## Recorded data
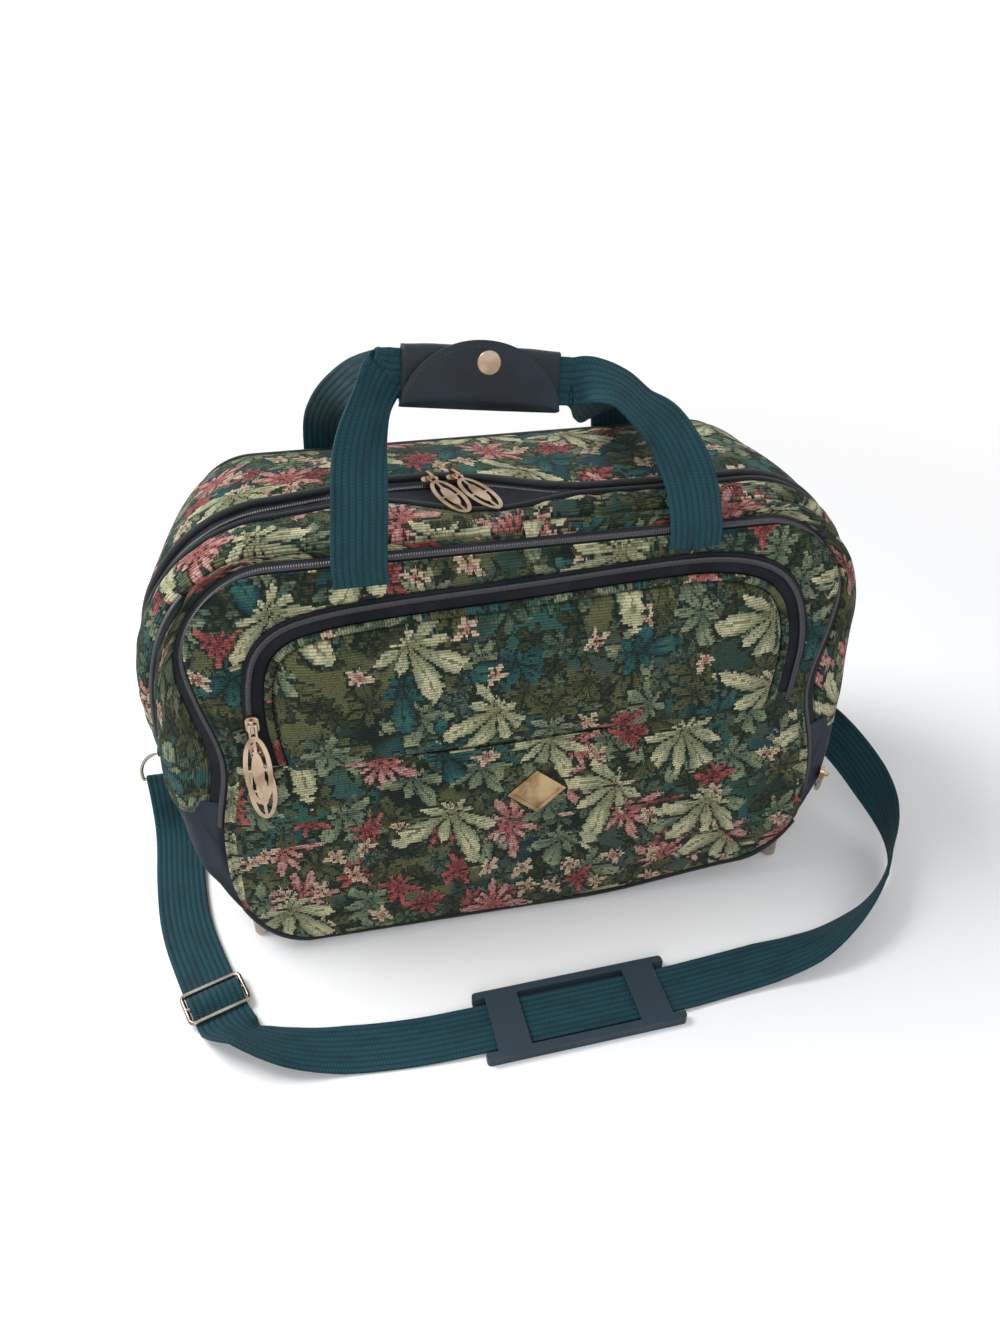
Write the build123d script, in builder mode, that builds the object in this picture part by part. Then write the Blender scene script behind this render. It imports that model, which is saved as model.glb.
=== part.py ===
from build123d import *
from math import atan, cos, degrees, pi, radians, sin, tan
import os

os.makedirs("parts", exist_ok=True)

# Soft travel bag of tapestry cloth, stuffed and zipped shut, standing on four stud feet.
# Millimetres, +X to the bag's right as seen from the front, +Y to its back, +Z up.
# The origin is on the floor under the middle of the bag.

# Body
FACE_HALF = 222.5
BAG_DEPTH = 236.0
FRONT_HEIGHT = 306.0
BACK_HEIGHT = 302.0
FRONT_LEAN = 34.0
FOOT_HEIGHT = 6.0
SIDE_BULGE = 46.5
TOP_CROWN = 17.4
EDGE_RADIUS = 43.0
SHOULDER_WIDE = 105.0
SHOULDER_HIGH = 130.0
BASE_HALF_FRONT = 167.0
BASE_HALF_MIDDLE = 196.0
LOWER_CORNER_FRONT = 62.0
LOWER_CORNER_MIDDLE = 185.0
BULGE_SKEW = 0.75
BULGE_FULLNESS = 0.62
STATIONS = (0.0, 0.03, 0.09, 0.19, 0.33, 0.5, 0.68, 0.84, 0.94, 1.0)
ROUND = 0.5523
CLEAR = 0.3
REACH = 420.0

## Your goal
Begin with the first line of the listing and copy exactly through the line that contains "# The origin", please, keeping both ends and leaving out everything after.

## Answer to the task
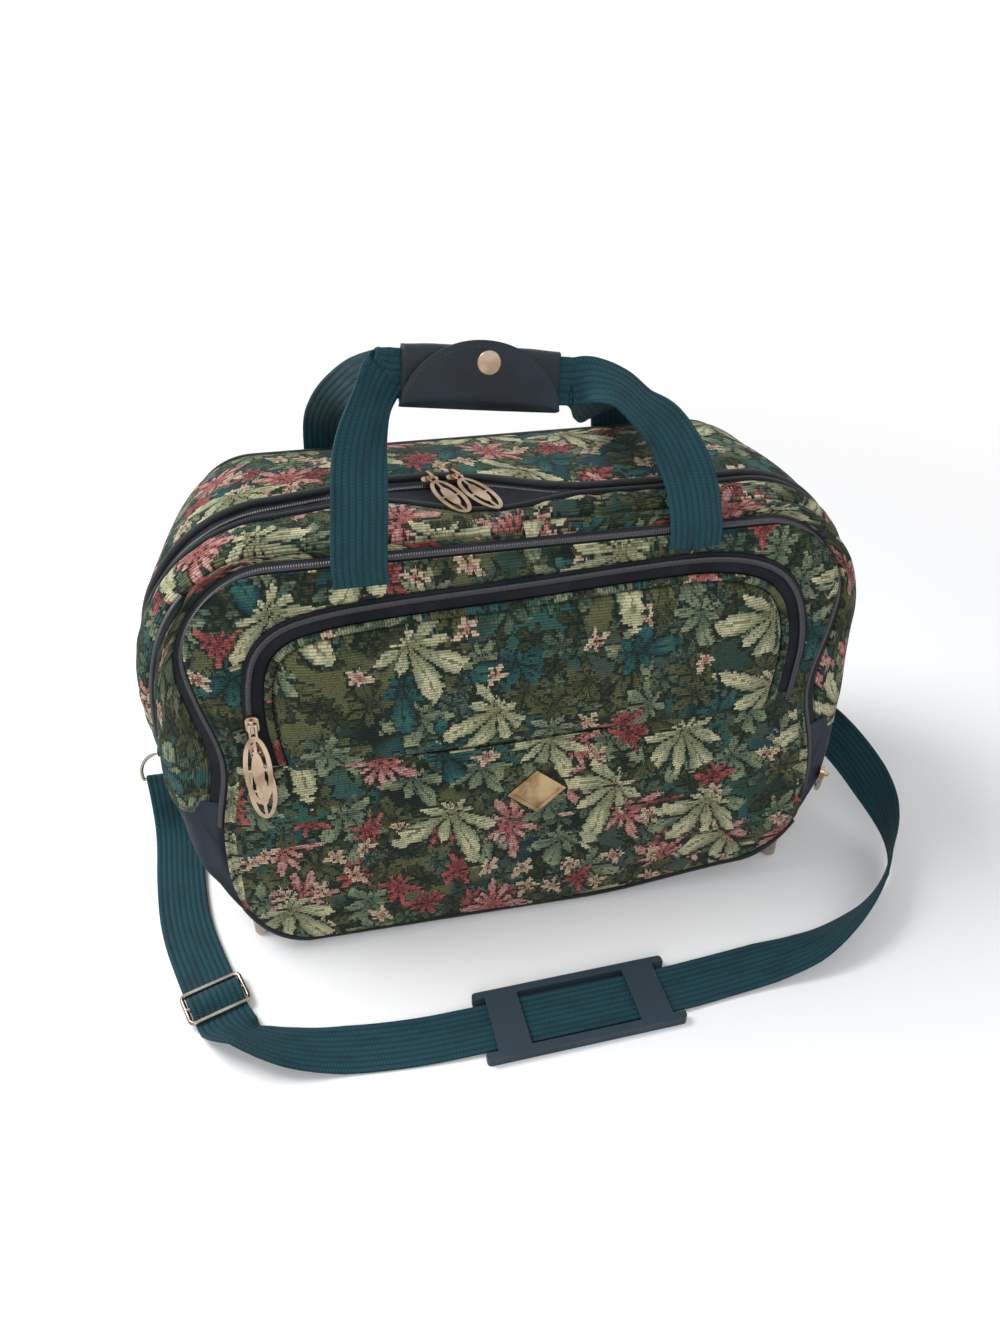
Write the build123d script, in builder mode, that builds the object in this picture part by part. Then write the Blender scene script behind this render. It imports that model, which is saved as model.glb.
=== part.py ===
from build123d import *
from math import atan, cos, degrees, pi, radians, sin, tan
import os

os.makedirs("parts", exist_ok=True)

# Soft travel bag of tapestry cloth, stuffed and zipped shut, standing on four stud feet.
# Millimetres, +X to the bag's right as seen from the front, +Y to its back, +Z up.
# The origin is on the floor under the middle of the bag.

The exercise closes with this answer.